### YOUR TASK
Copy each line exactly.

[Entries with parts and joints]
************
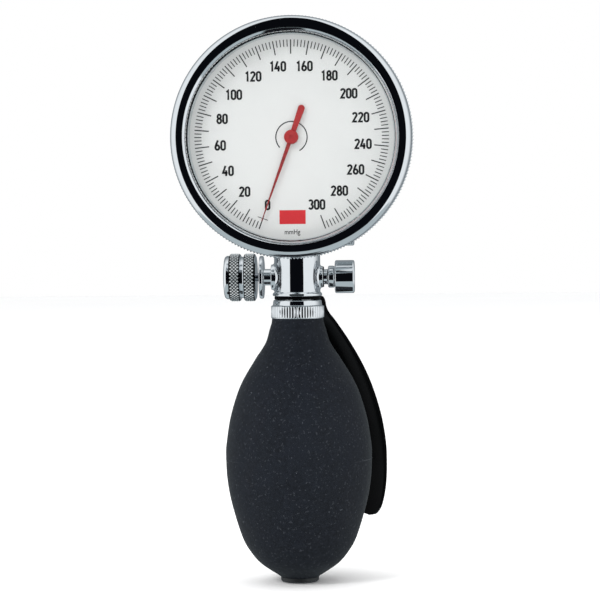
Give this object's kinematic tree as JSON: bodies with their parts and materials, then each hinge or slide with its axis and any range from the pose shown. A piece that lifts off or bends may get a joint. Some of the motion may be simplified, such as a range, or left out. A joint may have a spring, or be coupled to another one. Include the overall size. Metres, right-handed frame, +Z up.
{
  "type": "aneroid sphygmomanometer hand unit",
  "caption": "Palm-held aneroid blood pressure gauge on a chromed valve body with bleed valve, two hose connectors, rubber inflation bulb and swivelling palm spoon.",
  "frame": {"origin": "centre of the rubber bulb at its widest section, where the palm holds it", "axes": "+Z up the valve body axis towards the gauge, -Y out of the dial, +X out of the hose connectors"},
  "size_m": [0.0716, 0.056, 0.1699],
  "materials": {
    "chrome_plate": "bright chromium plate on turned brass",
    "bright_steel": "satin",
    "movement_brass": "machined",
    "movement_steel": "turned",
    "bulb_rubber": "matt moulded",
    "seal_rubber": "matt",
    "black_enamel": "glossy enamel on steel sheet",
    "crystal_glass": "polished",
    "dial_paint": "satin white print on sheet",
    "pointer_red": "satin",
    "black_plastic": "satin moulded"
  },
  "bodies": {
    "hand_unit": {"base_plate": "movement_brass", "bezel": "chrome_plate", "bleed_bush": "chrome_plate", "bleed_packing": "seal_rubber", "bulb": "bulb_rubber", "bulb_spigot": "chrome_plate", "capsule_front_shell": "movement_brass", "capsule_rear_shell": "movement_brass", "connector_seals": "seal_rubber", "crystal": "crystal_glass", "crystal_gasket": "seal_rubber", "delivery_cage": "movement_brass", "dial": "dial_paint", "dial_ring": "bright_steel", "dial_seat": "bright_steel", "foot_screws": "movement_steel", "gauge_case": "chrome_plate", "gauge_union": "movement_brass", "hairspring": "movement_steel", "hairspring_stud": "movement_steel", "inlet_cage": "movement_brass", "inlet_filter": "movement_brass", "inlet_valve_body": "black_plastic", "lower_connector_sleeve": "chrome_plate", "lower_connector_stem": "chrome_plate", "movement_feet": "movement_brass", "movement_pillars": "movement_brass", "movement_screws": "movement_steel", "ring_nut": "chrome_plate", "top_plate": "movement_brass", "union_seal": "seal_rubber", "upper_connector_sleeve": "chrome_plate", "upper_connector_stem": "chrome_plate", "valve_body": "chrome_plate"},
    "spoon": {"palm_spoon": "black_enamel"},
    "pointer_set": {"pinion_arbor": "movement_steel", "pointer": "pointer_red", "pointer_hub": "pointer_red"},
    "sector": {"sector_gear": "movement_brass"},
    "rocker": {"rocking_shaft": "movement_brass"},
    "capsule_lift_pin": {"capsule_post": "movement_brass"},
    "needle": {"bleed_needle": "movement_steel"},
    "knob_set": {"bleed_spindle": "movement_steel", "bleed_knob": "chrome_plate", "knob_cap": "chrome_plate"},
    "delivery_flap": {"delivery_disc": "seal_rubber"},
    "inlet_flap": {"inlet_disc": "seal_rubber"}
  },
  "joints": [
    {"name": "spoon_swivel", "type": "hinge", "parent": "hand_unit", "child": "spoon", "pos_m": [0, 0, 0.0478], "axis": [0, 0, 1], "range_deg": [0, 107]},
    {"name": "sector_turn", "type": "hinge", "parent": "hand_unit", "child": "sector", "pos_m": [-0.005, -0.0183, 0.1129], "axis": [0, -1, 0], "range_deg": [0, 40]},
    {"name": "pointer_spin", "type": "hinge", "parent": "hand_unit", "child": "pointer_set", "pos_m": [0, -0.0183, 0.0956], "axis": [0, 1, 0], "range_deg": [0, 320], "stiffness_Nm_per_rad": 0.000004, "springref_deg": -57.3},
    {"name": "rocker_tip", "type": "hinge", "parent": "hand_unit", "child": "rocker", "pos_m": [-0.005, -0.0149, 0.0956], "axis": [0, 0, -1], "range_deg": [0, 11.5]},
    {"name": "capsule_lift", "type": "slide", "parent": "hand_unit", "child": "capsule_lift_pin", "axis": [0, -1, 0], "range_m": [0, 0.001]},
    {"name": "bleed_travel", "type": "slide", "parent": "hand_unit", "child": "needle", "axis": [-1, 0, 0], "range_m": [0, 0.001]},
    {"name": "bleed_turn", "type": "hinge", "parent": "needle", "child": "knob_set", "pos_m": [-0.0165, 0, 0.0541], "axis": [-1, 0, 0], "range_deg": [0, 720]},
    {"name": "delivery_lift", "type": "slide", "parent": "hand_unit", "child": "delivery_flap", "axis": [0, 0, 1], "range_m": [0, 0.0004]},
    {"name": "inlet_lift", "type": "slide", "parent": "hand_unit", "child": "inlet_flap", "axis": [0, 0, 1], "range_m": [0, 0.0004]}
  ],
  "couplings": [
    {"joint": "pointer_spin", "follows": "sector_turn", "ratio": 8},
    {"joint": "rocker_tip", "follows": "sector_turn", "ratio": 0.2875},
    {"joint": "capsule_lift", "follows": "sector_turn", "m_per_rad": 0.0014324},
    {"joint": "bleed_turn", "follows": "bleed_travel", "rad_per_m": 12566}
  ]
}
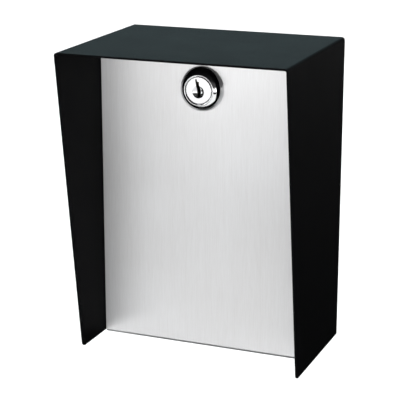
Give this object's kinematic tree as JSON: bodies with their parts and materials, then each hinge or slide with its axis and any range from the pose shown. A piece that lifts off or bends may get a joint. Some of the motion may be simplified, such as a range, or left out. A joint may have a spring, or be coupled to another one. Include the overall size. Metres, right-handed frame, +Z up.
************
### RESULT OF THE EXERCISE
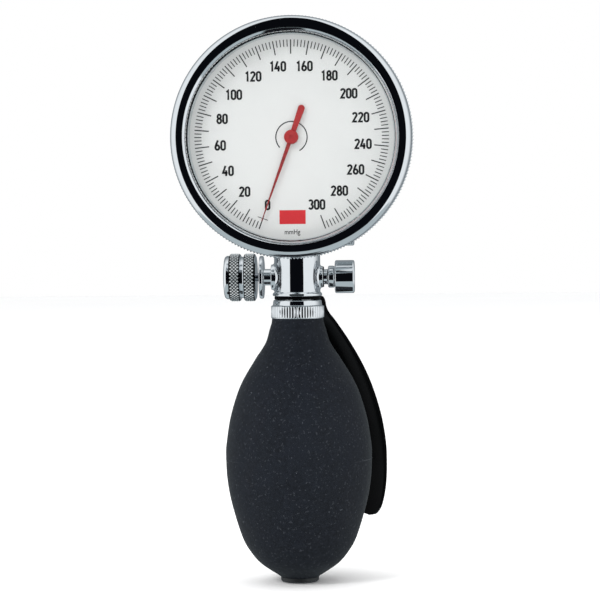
Give this object's kinematic tree as JSON: bodies with their parts and materials, then each hinge or slide with its axis and any range from the pose shown. A piece that lifts off or bends may get a joint. Some of the motion may be simplified, such as a range, or left out. A joint may have a spring, or be coupled to another one. Include the overall size. Metres, right-handed frame, +Z up.
{
  "type": "aneroid sphygmomanometer hand unit",
  "caption": "Palm-held aneroid blood pressure gauge on a chromed valve body with bleed valve, two hose connectors, rubber inflation bulb and swivelling palm spoon.",
  "frame": {"origin": "centre of the rubber bulb at its widest section, where the palm holds it", "axes": "+Z up the valve body axis towards the gauge, -Y out of the dial, +X out of the hose connectors"},
  "size_m": [0.0716, 0.056, 0.1699],
  "materials": {
    "chrome_plate": "bright chromium plate on turned brass",
    "bright_steel": "satin",
    "movement_brass": "machined",
    "movement_steel": "turned",
    "bulb_rubber": "matt moulded",
    "seal_rubber": "matt",
    "black_enamel": "glossy enamel on steel sheet",
    "crystal_glass": "polished",
    "dial_paint": "satin white print on sheet",
    "pointer_red": "satin",
    "black_plastic": "satin moulded"
  },
  "bodies": {
    "hand_unit": {"base_plate": "movement_brass", "bezel": "chrome_plate", "bleed_bush": "chrome_plate", "bleed_packing": "seal_rubber", "bulb": "bulb_rubber", "bulb_spigot": "chrome_plate", "capsule_front_shell": "movement_brass", "capsule_rear_shell": "movement_brass", "connector_seals": "seal_rubber", "crystal": "crystal_glass", "crystal_gasket": "seal_rubber", "delivery_cage": "movement_brass", "dial": "dial_paint", "dial_ring": "bright_steel", "dial_seat": "bright_steel", "foot_screws": "movement_steel", "gauge_case": "chrome_plate", "gauge_union": "movement_brass", "hairspring": "movement_steel", "hairspring_stud": "movement_steel", "inlet_cage": "movement_brass", "inlet_filter": "movement_brass", "inlet_valve_body": "black_plastic", "lower_connector_sleeve": "chrome_plate", "lower_connector_stem": "chrome_plate", "movement_feet": "movement_brass", "movement_pillars": "movement_brass", "movement_screws": "movement_steel", "ring_nut": "chrome_plate", "top_plate": "movement_brass", "union_seal": "seal_rubber", "upper_connector_sleeve": "chrome_plate", "upper_connector_stem": "chrome_plate", "valve_body": "chrome_plate"},
    "spoon": {"palm_spoon": "black_enamel"},
    "pointer_set": {"pinion_arbor": "movement_steel", "pointer": "pointer_red", "pointer_hub": "pointer_red"},
    "sector": {"sector_gear": "movement_brass"},
    "rocker": {"rocking_shaft": "movement_brass"},
    "capsule_lift_pin": {"capsule_post": "movement_brass"},
    "needle": {"bleed_needle": "movement_steel"},
    "knob_set": {"bleed_spindle": "movement_steel", "bleed_knob": "chrome_plate", "knob_cap": "chrome_plate"},
    "delivery_flap": {"delivery_disc": "seal_rubber"},
    "inlet_flap": {"inlet_disc": "seal_rubber"}
  },
  "joints": [
    {"name": "spoon_swivel", "type": "hinge", "parent": "hand_unit", "child": "spoon", "pos_m": [0, 0, 0.0478], "axis": [0, 0, 1], "range_deg": [0, 107]},
    {"name": "sector_turn", "type": "hinge", "parent": "hand_unit", "child": "sector", "pos_m": [-0.005, -0.0183, 0.1129], "axis": [0, -1, 0], "range_deg": [0, 40]},
    {"name": "pointer_spin", "type": "hinge", "parent": "hand_unit", "child": "pointer_set", "pos_m": [0, -0.0183, 0.0956], "axis": [0, 1, 0], "range_deg": [0, 320], "stiffness_Nm_per_rad": 0.000004, "springref_deg": -57.3},
    {"name": "rocker_tip", "type": "hinge", "parent": "hand_unit", "child": "rocker", "pos_m": [-0.005, -0.0149, 0.0956], "axis": [0, 0, -1], "range_deg": [0, 11.5]},
    {"name": "capsule_lift", "type": "slide", "parent": "hand_unit", "child": "capsule_lift_pin", "axis": [0, -1, 0], "range_m": [0, 0.001]},
    {"name": "bleed_travel", "type": "slide", "parent": "hand_unit", "child": "needle", "axis": [-1, 0, 0], "range_m": [0, 0.001]},
    {"name": "bleed_turn", "type": "hinge", "parent": "needle", "child": "knob_set", "pos_m": [-0.0165, 0, 0.0541], "axis": [-1, 0, 0], "range_deg": [0, 720]},
    {"name": "delivery_lift", "type": "slide", "parent": "hand_unit", "child": "delivery_flap", "axis": [0, 0, 1], "range_m": [0, 0.0004]},
    {"name": "inlet_lift", "type": "slide", "parent": "hand_unit", "child": "inlet_flap", "axis": [0, 0, 1], "range_m": [0, 0.0004]}
  ],
  "couplings": [
    {"joint": "pointer_spin", "follows": "sector_turn", "ratio": 8},
    {"joint": "rocker_tip", "follows": "sector_turn", "ratio": 0.2875},
    {"joint": "capsule_lift", "follows": "sector_turn", "m_per_rad": 0.0014324},
    {"joint": "bleed_turn", "follows": "bleed_travel", "rad_per_m": 12566}
  ]
}
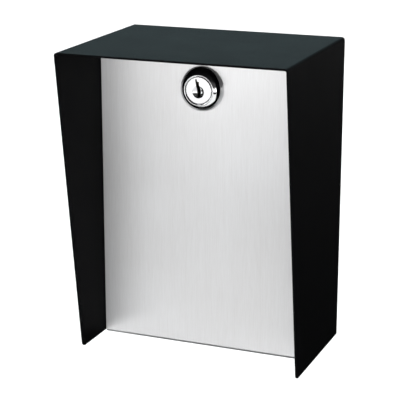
Give this object's kinematic tree as JSON: bodies with their parts and materials, then each hinge or slide with its axis and any range from the pose shown. A piece that lifts off or bends may get a joint. Some of the motion may be simplified, such as a range, or left out. A joint may have a spring, or be coupled to another one. Include the overall size. Metres, right-handed frame, +Z up.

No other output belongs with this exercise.